Story: Tensions have been high in Verona seemingly forever between the feuding Capulet and Montague families. Prince Escalus warns them to maintain civility upon threat of execution for the next killing, but it’s an uneasy truce.
Romeo Montague, teen son of Lord Montague and Lady Montague, fancies Rosaline Capulet, despite the animosity between their two clans. When he learns that she’ll be attending a masquerade ball hosted by her uncle and aunt, Lord and Lady Capulet, he sneaks into the party in disguise.
It’s there where he first sets eyes on Rosaline’s young cousin Juliet. The two instantly are attracted to each other and soon vow their love and desire to marry. Juliet’s quick-tempered cousin Tybalt is enraged by Romeo’s attendance at the ball, though, and goes after him later.
After being secretly married by Friar Laurence, Romeo is accosted by Tybalt. He refuses to fight Juliet’s cousin, but his friend Mercutio instead gets into a swordfight with Tybalt and is killed. Romeo then slays Tybalt in retaliation and is sent away by Friar Laurence for his own safety.
Friar Laurence concocts a plan whereby Juliet will take a potion which mimics death, allowing her to be sealed in her family’s crypt until Romeo finds her and the two of them can leave Verona together. The monk’s instructions to Romeo, however, never arrive.

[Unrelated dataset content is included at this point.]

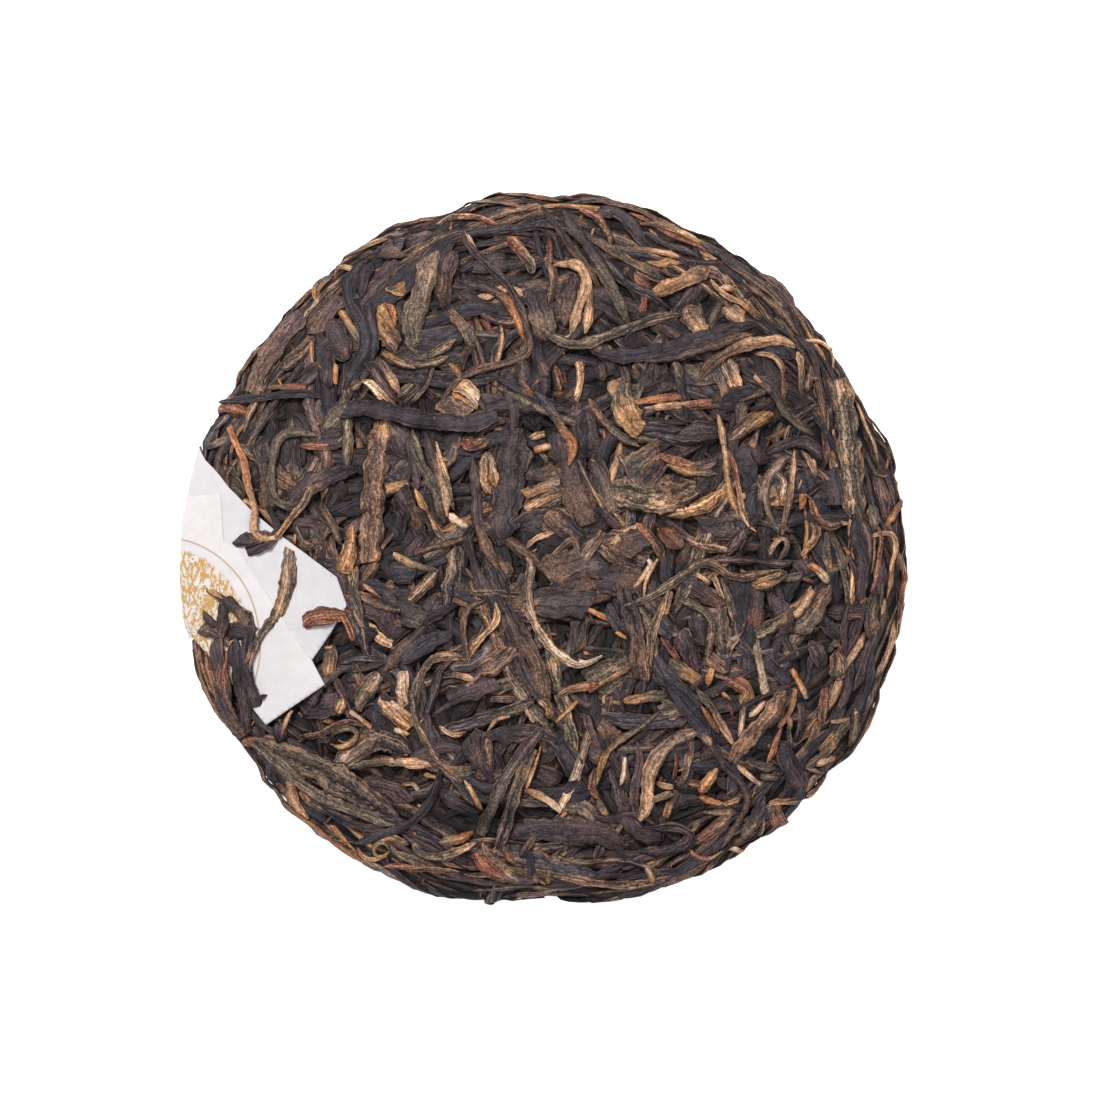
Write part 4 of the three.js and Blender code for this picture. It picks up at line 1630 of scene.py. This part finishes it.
def seen_strands(rows: str, form: PressedForm, eye: Eye, seed: int, dip: float = 0.6) -> list[Strand]:
    """Turns drawn strands into strands on the chart.

    Args:
        rows: A line for each strand: the kind's first letter, width, tones and path.
        form: The cake's form.
        eye: The camera that sees the paths.
        seed: Chooses their small irregularities.
        dip: How far their ends sink.

    Returns:
        The strands, not yet laid.
    """
    kinds = {kind.name[0]: kind for kind in Kind}
    made = []
    for number, row in enumerate(rows.strip().splitlines()):
        letter, width, tones, *places = row.split()
        picture = np.array([[float(v) for v in place.split(",")] for place in places])
        line = resample(smooth_line(eye.on_level(picture)))
        chart = resample(form.chart_of_seen(line, eye))
        first, last = (tones.split("-") * 2)[:2]
        colour = tuple(np.array(linear(Tone[name.upper()].value)) for name in (first, last))
        made.append(Strand(chart, float(width) * eye.unit, kinds[letter], colour, seed + number, dip=dip))
    return made


def new_object(name: str, data: bpy.types.ID) -> bpy.types.Object:
    """Links an object into the scene.

    Args:
        name: Its name.
        data: Its mesh, light or camera.

    Returns:
        The object.
    """
    made = bpy.data.objects.new(name, data)
    bpy.context.scene.collection.objects.link(made)
    return made


def evaluated(made: bpy.types.Object) -> bpy.types.Mesh:
    """An object's mesh as its modifiers leave it."""
    graph = bpy.context.evaluated_depsgraph_get()
    return bpy.data.meshes.new_from_object(made.evaluated_get(graph))


def shade_smooth(mesh: bpy.types.Mesh) -> None:
    """Makes every face of a mesh smooth."""
    mesh.polygons.foreach_set("use_smooth", np.ones(len(mesh.polygons), bool))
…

When Romeo learns that Juliet has “died,” he goes to her tomb. After fatally wounding her heartbroken suitor, Count Paris, he kills himself. When Juliet awakens and sees Romeo’s lifeless body, she commits suicide. At the beseeching of Prince Escalus, the devastated Lord Montague and Lord Capulet call a truce to their long-standing feud.
Highlights: Shakespeare Festival St. Louis returns to its roots by staging a stylish and colorful version of The Bard’s classic tragedy about young love. Romeo & Juliet was the initial offering of Shakespeare Festival in its inaugural 2001 season.
Other Info: Director Elena Araoz notes in a company news release that Romeo & Juliet “is about big love...(and) that our identity is not defined by the exclusion of another.” To that end, her diverse cast presents a generally entertaining rendition of the time-honored story.
The flamboyant, festively decorated set designed by Peter and Margery Spack is described as “ominperiod” in the release, “meaning that it has a mix of both contemporary and Shakespearean elements, such as neon lights and a garage door coupled with a ‘Verona’-style brick tower and Italian sign.
“The set consist(s) of three layers: “Old Verona” designated by painted brick structures and a faded Italian welcome sign; scaffolding that show(s) an attempt for the present community to restore Verona to its glory days; and a layer of unexpected explosions of light and color that represent the love, hope and power the young characters bring to the crumbling and divided community.”
To amplify that vivid display, costumes designed by Dottie Marshall Englis “have a classic contemporary look, with Renaissance features, including brocade patterns, floral prints and doublets.” Add to that some jaunty, jazzy sounds in an original score written and performed by the Omaha-based percussion trio Dust Ensemble (comprised of Daniel Ocanto, Sean Smith and Graham Ulicny) and this version of Verona is a happening place.
All of that flair is handsomely illuminated with John Wylie’s intricate lighting design, while Rusty Wandall’s sound design adds non-musical elements to support the action on stage and Laura Skroska’s props underscore the setting.
Araoz’s interpretation features some especially convincing fight choreography orchestrated by Paul Dennhardt in the sword battles between Mercutio and Tybalt or Romeo and Paris. Joanna Battles’ text coaching involves some free-wheeling accent variations between various characters.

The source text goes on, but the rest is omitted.